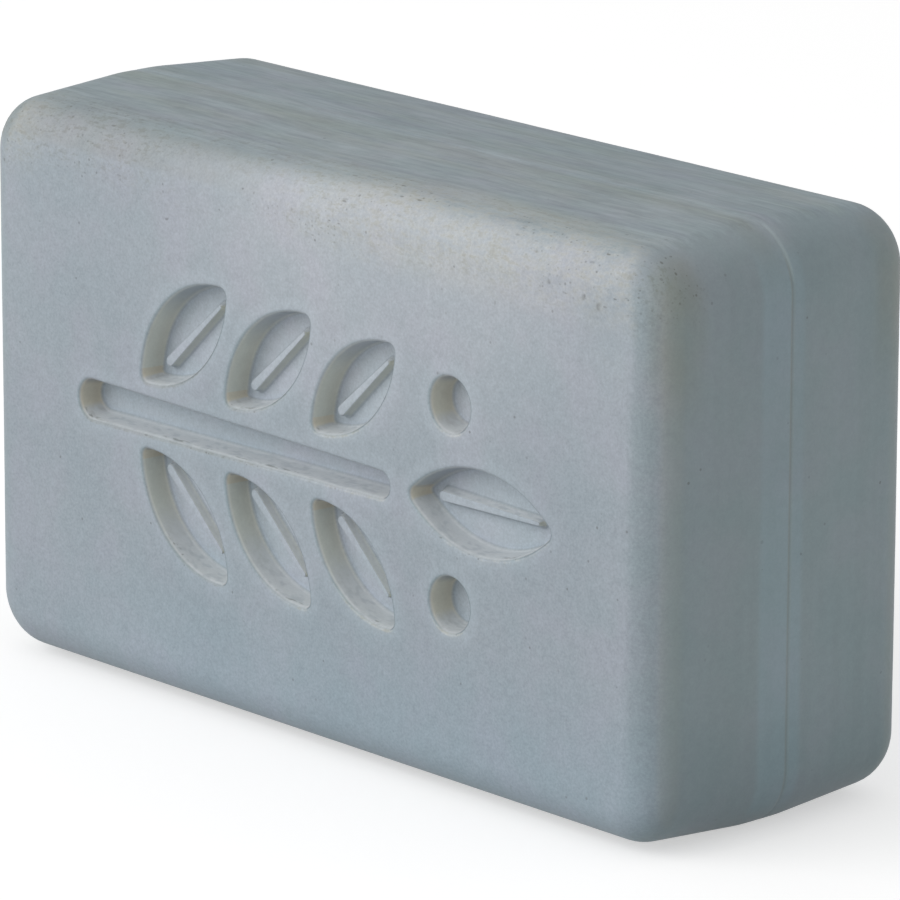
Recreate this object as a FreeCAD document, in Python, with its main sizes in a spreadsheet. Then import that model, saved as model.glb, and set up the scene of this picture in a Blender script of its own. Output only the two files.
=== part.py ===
import FreeCAD, Part
import math
import os

import Sketcher

# Bar of soap standing on its long narrow side, millimetres.
# X is the length, Z is up and z = 0 is the ground. The stamped face looks toward -Y.
# The two dies that press the bar meet on the plane y = 0, which leaves a fine seam round it.

BODY_NAME = "soap_bar"

# Driving dimensions: the cell's name, its value and what it is
DIMENSIONS = [
    ("bar_length", 84.0, "largest length, at the seam"),
    ("bar_height", 49.8, "largest height, at the seam"),
    ("bar_thickness", 29.0, "front face to back face"),
    ("corner_radius", 5.6, "outline's corners at the seam"),
    ("edge_radius", 3.65, "soft edge round each large face"),
    ("land_width", 3.8, "straight band centred on the seam"),
    ("die_draft", 3.9, "lean of each die's side walls, degrees"),
    ("seam_width", 0.5, "mouth of the seam's groove"),
    ("seam_depth", 0.06, "depth of the seam's groove"),
    ("relief_depth", 2.3, "depth of the sprig below the face"),
    ("relief_draft", 7.0, "lean of the sprig's walls, degrees"),
    ("lip_bevel", 0.24, "bevel where the sprig's walls meet the face"),
    ("floor_bevel", 0.3, "bevel where the sprig's walls meet their floors"),
    ("stem_start", -27.1, "centre of the round at the stem's butt, from the middle of the bar"),
    ("stem_end", 9.2, "centre of the round at the stem's thin end"),
    ("stem_butt_width", 3.4, "width of the stem's butt"),
    ("stem_tip_width", 2.2, "width of the stem's thin end"),
    ("leaf_tip_radius", 0.7, "round at both ends of a leaf"),
    ("leaf_angle", 42.0, "side leaves against the stem, degrees"),
    ("leaf_off", 3.6, "side leaf's foot, from the stem's line"),
    ("top_leaf_foot", 13.6, "foot of the leaf that ends the sprig"),
    ("top_leaf_length", 16.4, "length of that leaf"),
    ("top_leaf_width", 7.0, "width of that leaf"),
    ("vein_inset", 1.6, "leaf's foot to its vein's"),
    ("vein_short", 5.2, "how much shorter than its leaf a vein's middle line is"),
    ("vein_foot_width", 1.3, "width of a vein's foot"),
    ("vein_tip_width", 0.8, "width of a vein's end"),
    ("vein_height", 0.8, "height of a vein above the leaf's floor"),
    ("vein_draft", 14.0, "lean of a vein's sides, degrees"),
    ("berry_radius", 2.3, "round berries beside the top leaf"),
    ("berry_along", 17.6, "berries' place along the bar"),
    ("berry_off", 8.3, "berries' distance from the stem's line"),
]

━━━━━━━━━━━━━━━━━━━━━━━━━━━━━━

**TASK DIRECTIONS:**
All of the material must be reproduced exactly.

**TASK SOLUTION:**
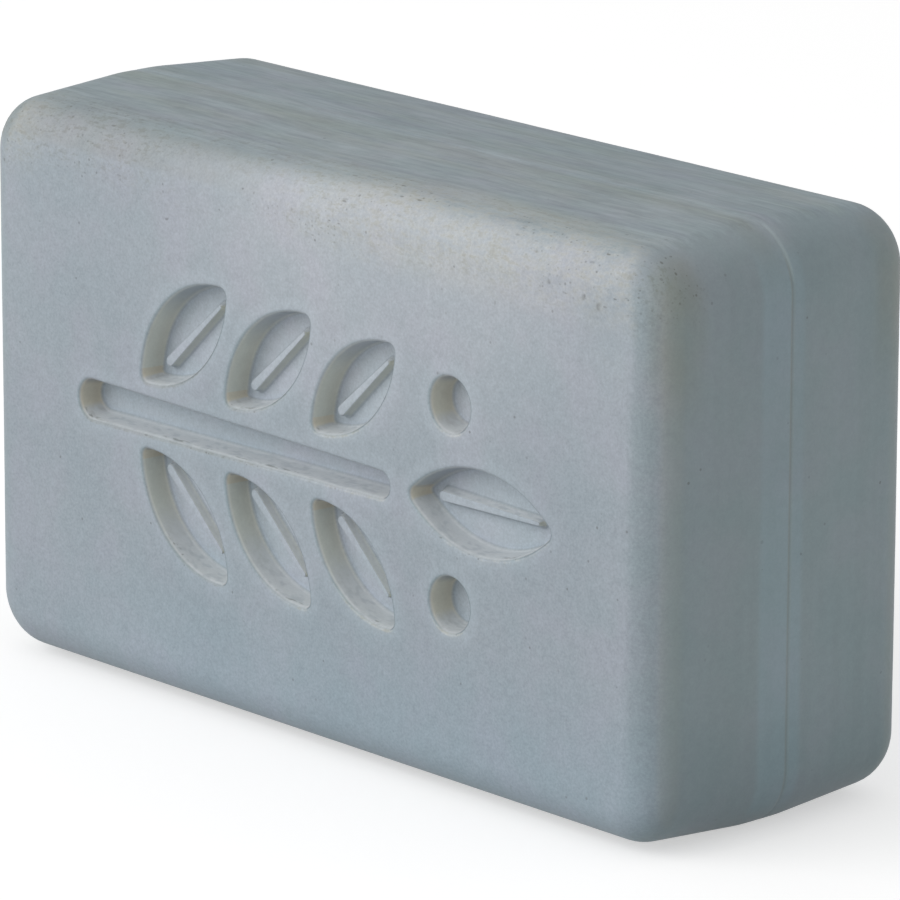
Recreate this object as a FreeCAD document, in Python, with its main sizes in a spreadsheet. Then import that model, saved as model.glb, and set up the scene of this picture in a Blender script of its own. Output only the two files.
=== part.py ===
import FreeCAD, Part
import math
import os

import Sketcher

# Bar of soap standing on its long narrow side, millimetres.
# X is the length, Z is up and z = 0 is the ground. The stamped face looks toward -Y.
# The two dies that press the bar meet on the plane y = 0, which leaves a fine seam round it.

BODY_NAME = "soap_bar"

# Driving dimensions: the cell's name, its value and what it is
DIMENSIONS = [
    ("bar_length", 84.0, "largest length, at the seam"),
    ("bar_height", 49.8, "largest height, at the seam"),
    ("bar_thickness", 29.0, "front face to back face"),
    ("corner_radius", 5.6, "outline's corners at the seam"),
    ("edge_radius", 3.65, "soft edge round each large face"),
    ("land_width", 3.8, "straight band centred on the seam"),
    ("die_draft", 3.9, "lean of each die's side walls, degrees"),
    ("seam_width", 0.5, "mouth of the seam's groove"),
    ("seam_depth", 0.06, "depth of the seam's groove"),
    ("relief_depth", 2.3, "depth of the sprig below the face"),
    ("relief_draft", 7.0, "lean of the sprig's walls, degrees"),
    ("lip_bevel", 0.24, "bevel where the sprig's walls meet the face"),
    ("floor_bevel", 0.3, "bevel where the sprig's walls meet their floors"),
    ("stem_start", -27.1, "centre of the round at the stem's butt, from the middle of the bar"),
    ("stem_end", 9.2, "centre of the round at the stem's thin end"),
    ("stem_butt_width", 3.4, "width of the stem's butt"),
    ("stem_tip_width", 2.2, "width of the stem's thin end"),
    ("leaf_tip_radius", 0.7, "round at both ends of a leaf"),
    ("leaf_angle", 42.0, "side leaves against the stem, degrees"),
    ("leaf_off", 3.6, "side leaf's foot, from the stem's line"),
    ("top_leaf_foot", 13.6, "foot of the leaf that ends the sprig"),
    ("top_leaf_length", 16.4, "length of that leaf"),
    ("top_leaf_width", 7.0, "width of that leaf"),
    ("vein_inset", 1.6, "leaf's foot to its vein's"),
    ("vein_short", 5.2, "how much shorter than its leaf a vein's middle line is"),
    ("vein_foot_width", 1.3, "width of a vein's foot"),
    ("vein_tip_width", 0.8, "width of a vein's end"),
    ("vein_height", 0.8, "height of a vein above the leaf's floor"),
    ("vein_draft", 14.0, "lean of a vein's sides, degrees"),
    ("berry_radius", 2.3, "round berries beside the top leaf"),
    ("berry_along", 17.6, "berries' place along the bar"),
    ("berry_off", 8.3, "berries' distance from the stem's line"),
]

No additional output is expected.